I had the thought that it's more like hiring only autistic/on-the-spectrum employees that will on whims do exactly what their interpretation was, or possibly worse literally what you said without considering further consequences.

  • Sounds a bit like externalising the learning cost (of AI models) is preferred to investing the time into training the students.

    • You think? I will get banned from HN if I bring up that these models are fundamentally theft but we just don't put them in jail because they had the foresight to bribe the trump admin like everyone else who wants favor did.

Also 90% of citations generated by AI are wrong or straight up don’t even exist. It’s got such a long way to go to be able to reliably write credible papers.

[Source: https://www.reddit.com/r/AskReddit/comments/o6hlry/statistic... ]

  • Your source is a 5 year AMA post that it itself claims is made it.

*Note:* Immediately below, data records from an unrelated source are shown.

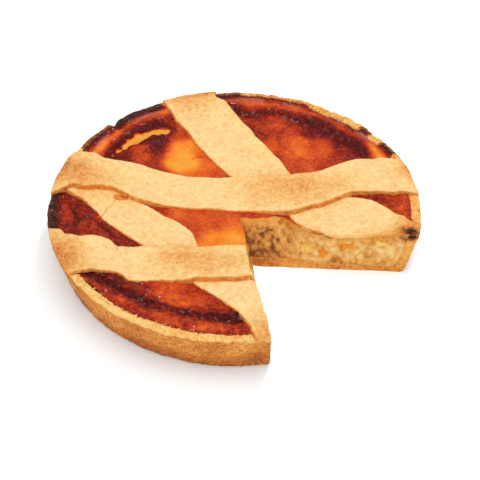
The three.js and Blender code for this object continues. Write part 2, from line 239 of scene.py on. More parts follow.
# %% [markdown]
# ## The top of the filling
# The filling rises in the oven and sinks as it cools, so its top is a dish. Along the crust it stays up
# as a swollen bead with a wrinkled trench inside it, and at the back its skin tore open. It swells a
# little beside the strips, which were pressed into it, and stays below them. The height is a function
# of the place, not a sculpted mesh, because the strips and the cut faces need to know it too.

# %% Heights of the top
CENTRE_HEIGHT = 23
EDGE_HEIGHT = 33
DISH_POWER = 2.2
BEAD_RADIUS, BEAD_WIDTH, BEAD_HEIGHT = 117, 4.2, 2.2
TRENCH_RADIUS, TRENCH_WIDTH, TRENCH_DEPTH = 109, 4.5, 2.4
TEAR = Route(
    (-91, 61.5), (-86.5, 67), (-81, 73), (-75, 78), (-69, 82.3), (-64, 86), (-58, 87.8), (-53, 88.6)
)
TEAR_HALF_WIDTH = (0.8, 3.5)  # at its front end, and from its middle on
TEAR_DEPTH = 1.4
LONG_CREASE = Route(
    (-98, -64), (-90, -71), (-76, -81), (-65, -87), (-52, -93), (-35, -99), (-19, -104), (2, -107)
)
# (line, half width, depth)
CREASES = [
    (LONG_CREASE, 2.2, 1.5),
    (Route((37, 92), (31, 84), (32, 76), (39, 69), (48, 60), (57, 52)), 0.8, 0.5),
    (Route((-116, 0), (-111, -11), (-112, -20)), 1.2, 0.9),
    (Route((-111, -11), (-102, -9), (-95, -15), (-85, -27)), 1.2, 0.9),
    (Route((-38, 84), (-28, 72), (-24, 66)), 1.0, 0.6),
    (Route((-34, 60), (-24, 62), (-14, 54)), 1.2, 0.6),
]
FOLD_SPACING = 4.2
SWELL_BESIDE_STRIP, SWELL_REACH = 0.7, 6
ROOM_BELOW_STRIP = 0.9


def dish(radius):
    share = min(radius / INSIDE_RADIUS, 1)
    return CENTRE_HEIGHT + (EDGE_HEIGHT - CENTRE_HEIGHT) * share**DISH_POWER


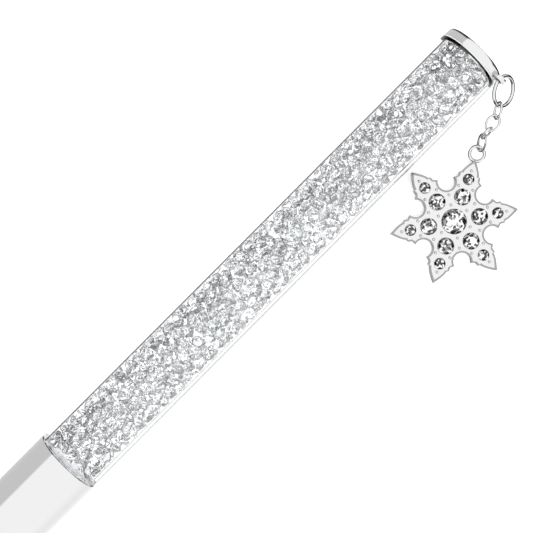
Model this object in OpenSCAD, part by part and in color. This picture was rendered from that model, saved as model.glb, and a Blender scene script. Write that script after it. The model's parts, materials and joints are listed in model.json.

    While funny, it does nothing to prove your assertion.

    • >While funny, it does nothing to prove your assertion.

      Unless that citation was generated by AI.

    • I think you missed the point. Yes it was meant to be humorous, and also to emphasise one of the reasons AI-generated citations are completely untrustworthy, especially with the growing number of AI-generated (junk) papers being published.

      No, I had no intention of trying to offer a real source for the accuracy of AI generated citations. It is not hard to Google, search HN or even (ironically) use AI to search, to find numerous relatively recent studies discussing the problem or highlighting specific cases of respected journals/conferences publishing papers with junk citations.